> _Data shown_:
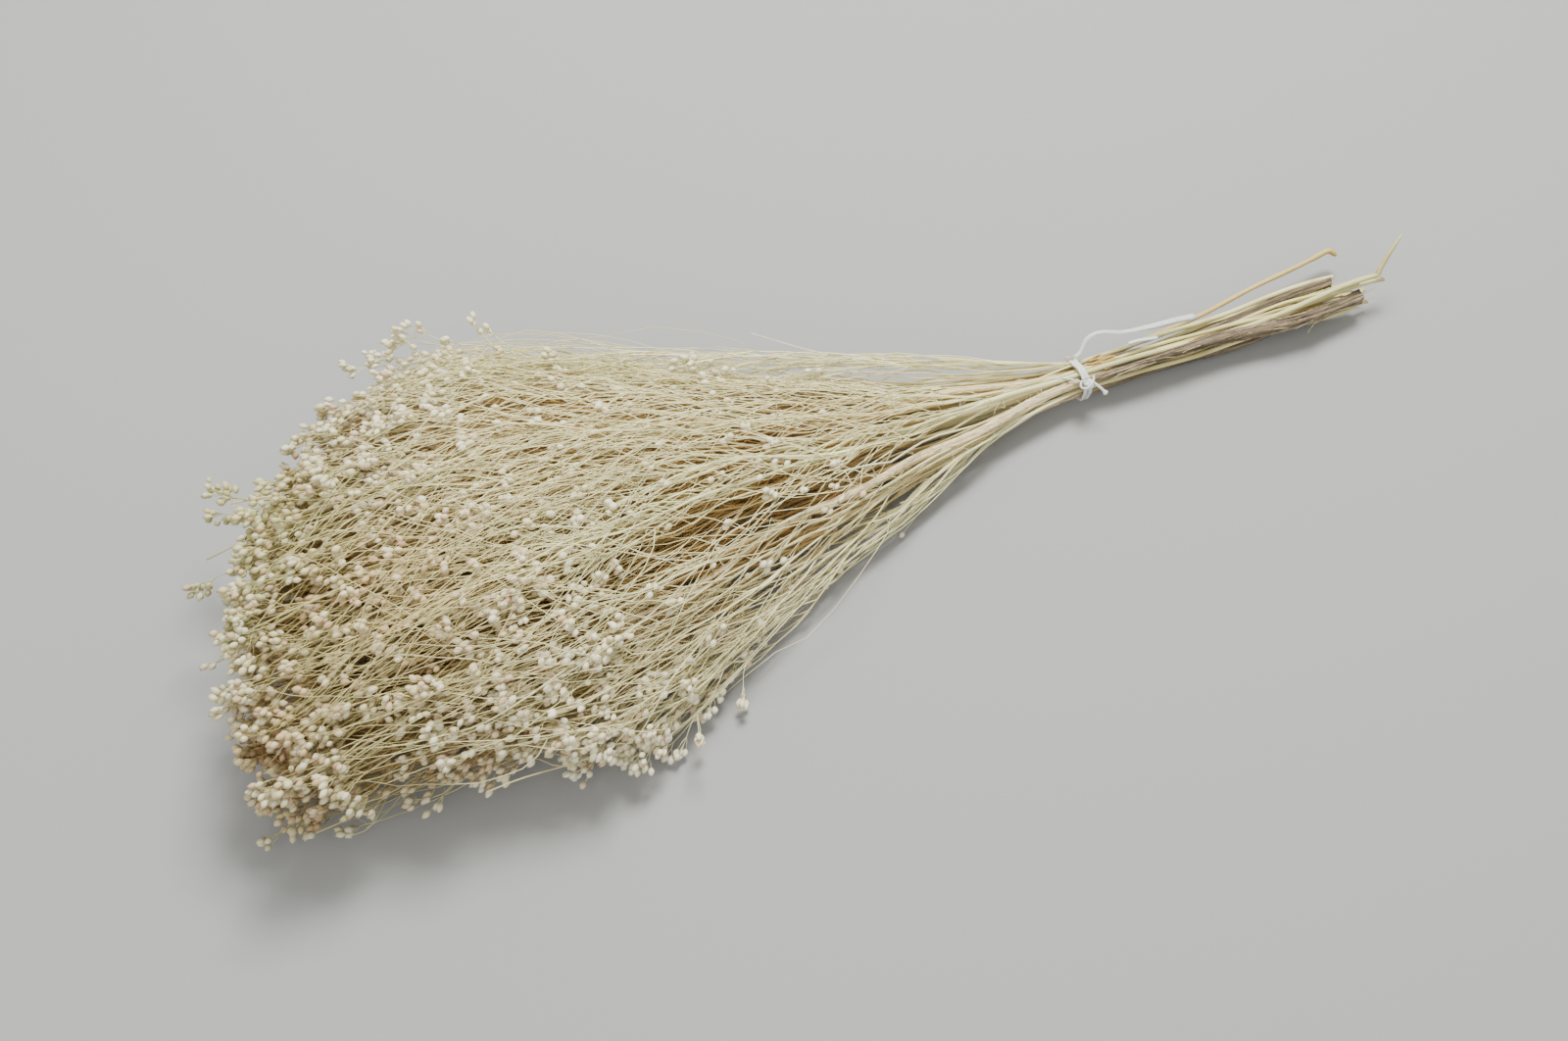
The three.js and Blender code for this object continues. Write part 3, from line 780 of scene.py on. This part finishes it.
dry_material = dress("dry_strands", 2400, 0.1, (0.86, 1.1), (0.5, 0.72), 0.35, 0.0002)
capsule_material = dress("seed_capsules", 1500, 0.8, (0.88, 1.1), (0.6, 0.85), 0.4, 0.0003)
bark_material = dress("weathered_bark", 1300, 0.12, (0.5, 1.45), (0.8, 0.95), 1.0, 0.0007)
string_material = dress("tie_string", 1600, 0.25, (0.92, 1.04), (0.3, 0.5), 0.2, 0.0002, 0.25)
film_material = dress("tail_film", 1600, 0.25, (0.9, 1.04), (0.25, 0.45), 0.25, 0.0002, 0.5)


# The stems.
CUT_FACE = 3


def before(new, old):
    """The points, radii and colours of new rings, put before a tube's own."""
    return [np.concatenate(pair) for pair in zip(new, old)]


def put_cut_tube(sheaf, points, radii, colours, sides, slope):
    """A tube with the rings of a cut end before its first point: pale wood with a darker pith."""
    out = unit(points[0] - points[1])
    face = np.array([points[0] + out * d for d in (0.16, 0.13, 0.08)])
    face_radii = np.array([0.1, 0.32, 0.86]) * np.mean(radii[0])
    face_colours = np.array([PITH, mix(WOOD, PITH, 0.35), WOOD])
    if radii.ndim == 2:
        face_radii = np.repeat(face_radii[:, None], sides, 1)
    if colours.ndim == 3:
        face_colours = np.repeat(face_colours[:, None], sides, 1)
    slant = np.concatenate([np.full(CUT_FACE + 1, slope), np.zeros(len(points) - 1)])
    sheaf.tube(*before((face, face_radii, face_colours), (points, radii, colours)), sides, slant=slant)


def stem_limb(stem, sheaf, colour, steps=STEM_STEPS, waver=1.0):
    """A stem's limb, from its cut end to the tip of its spray."""
    handle = 26
    s = np.concatenate([
        np.linspace(-stem["cut"], -9, handle),
        np.linspace(-5, 5, 5),
        np.linspace(9, stem["reach"], steps - handle - 5),
    ])
    calm = smooth(np.abs(s), 5, 90)[:, None]
    sway = (waves(s, 4.2, (170, 80)) + kinks(s, 0.6, 30)) * calm * waver
    sway[s < 0] *= 0.6
    limb = Limb(stem["u"] + 0 * s, stem["v"] + 0 * s, s, sway, sheaf, colour)
    if stem is STRAY:
        loose = np.maximum(-s - 20, 0) / (CUT_END - 20)
        limb.points[:, 1] += STRAY_OFFSET * loose**1.3
    return limb


def bark_tube(sheaf, limb, stem):
    """A woody stem: furrowed bark in the handle, worn pale in places, tan further into the head, with
    painted shade in its furrows.
    """
    sides = 20
    even = np.concatenate([np.linspace(-stem["cut"], 25, 150), np.linspace(30, stem["reach"], 50)])
    points = resample(even, limb.s, limb.points)
    around = round_angles(sides)
    taper = smooth(even, 0.08 * stem["reach"], 0.8 * stem["reach"])
    swollen = 1.42 if stem is THICK else 1.0
    thick = mix(stem["radius"] * mix(swollen, 1.0, smooth(even, -80, 0)), 0.35, taper)
    furrows = np.zeros((len(even), sides))
    for waves_around, length, depth in ((5, 26, 0.06), (7, 17, 0.07), (9, 11, 0.065), (3, 60, 0.06)):
        phase = rng.random(2) * 2 * np.pi
        twist = 1.4 * np.sin(even / length + phase[1])
        furrows += depth * np.cos(waves_around * around + twist[:, None] + phase[0])
    furrows *= mix(1.5, 1, smooth(even, -10, 10))[:, None]
    rough = 1 + furrows * (1 - 0.6 * taper[:, None]) + normal(0, 0.04, furrows.shape)
    bulge = 1 + 0.1 * np.sin(even / 19 + rng.random() * 6) * np.sin(even / 47)
    radii = thick[:, None] * rough * bulge[:, None]
    patches = np.sin(even[:, None] / 23 + 2 * around + rng.random() * 6)
    worn = 0.5 + 0.5 * patches * np.sin(even[:, None] / 61 + 1)
    bark = mix(BARK_MID, BARK_PALE, smooth(worn, 0.45, 0.95)[..., None])
    # Painted shade: the bark nearly black down in its furrows.
    bark = mix(bark, FURROW_SHADE, smooth(-furrows, 0.0, 0.13)[..., None] * 0.9)
    # Painted shade and light on the tan in the head: darker in the furrows, paler on the ridges.
    tan = mix(limb.colour, TAN, 0.45) * (1 + 1.2 * furrows[..., None])
    colours = mix(bark, tan, smooth(even, -22, 22)[:, None, None])
    put_cut_tube(sheaf, points, radii, colours, sides, 0.25)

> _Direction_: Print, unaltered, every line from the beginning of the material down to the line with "colours)), sides, slant=slant)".

> _Response to this exercise_:
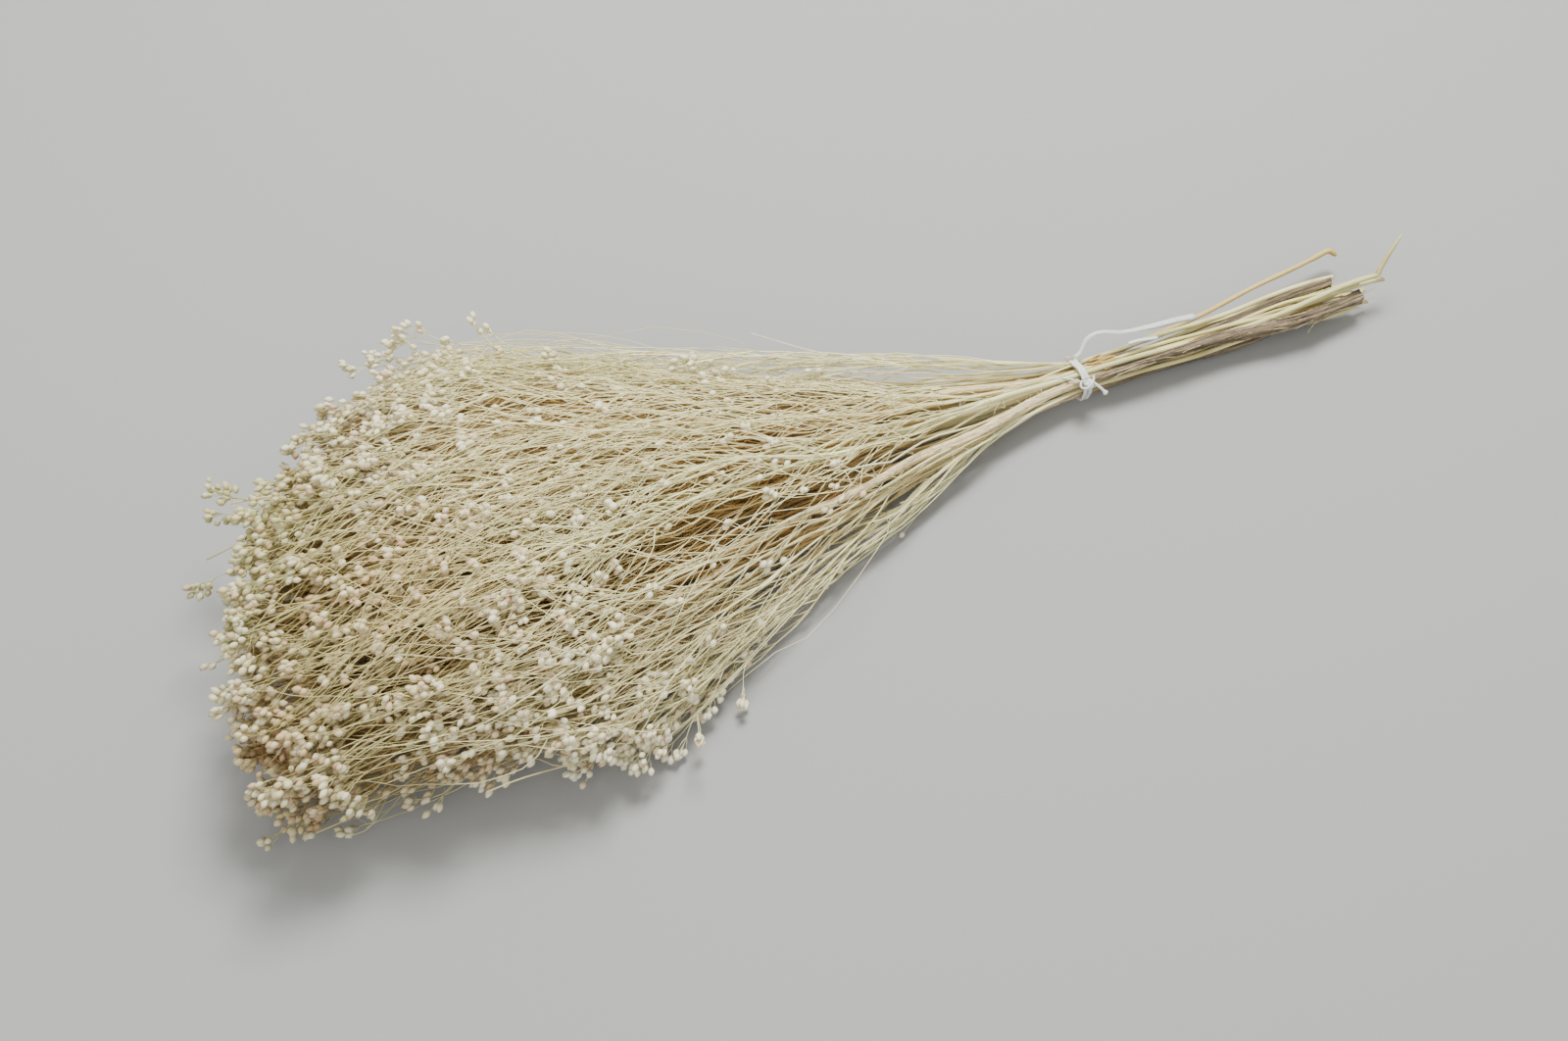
The three.js and Blender code for this object continues. Write part 3, from line 780 of scene.py on. This part finishes it.
dry_material = dress("dry_strands", 2400, 0.1, (0.86, 1.1), (0.5, 0.72), 0.35, 0.0002)
capsule_material = dress("seed_capsules", 1500, 0.8, (0.88, 1.1), (0.6, 0.85), 0.4, 0.0003)
bark_material = dress("weathered_bark", 1300, 0.12, (0.5, 1.45), (0.8, 0.95), 1.0, 0.0007)
string_material = dress("tie_string", 1600, 0.25, (0.92, 1.04), (0.3, 0.5), 0.2, 0.0002, 0.25)
film_material = dress("tail_film", 1600, 0.25, (0.9, 1.04), (0.25, 0.45), 0.25, 0.0002, 0.5)


# The stems.
CUT_FACE = 3


def before(new, old):
    """The points, radii and colours of new rings, put before a tube's own."""
    return [np.concatenate(pair) for pair in zip(new, old)]


def put_cut_tube(sheaf, points, radii, colours, sides, slope):
    """A tube with the rings of a cut end before its first point: pale wood with a darker pith."""
    out = unit(points[0] - points[1])
    face = np.array([points[0] + out * d for d in (0.16, 0.13, 0.08)])
    face_radii = np.array([0.1, 0.32, 0.86]) * np.mean(radii[0])
    face_colours = np.array([PITH, mix(WOOD, PITH, 0.35), WOOD])
    if radii.ndim == 2:
        face_radii = np.repeat(face_radii[:, None], sides, 1)
    if colours.ndim == 3:
        face_colours = np.repeat(face_colours[:, None], sides, 1)
    slant = np.concatenate([np.full(CUT_FACE + 1, slope), np.zeros(len(points) - 1)])
    sheaf.tube(*before((face, face_radii, face_colours), (points, radii, colours)), sides, slant=slant)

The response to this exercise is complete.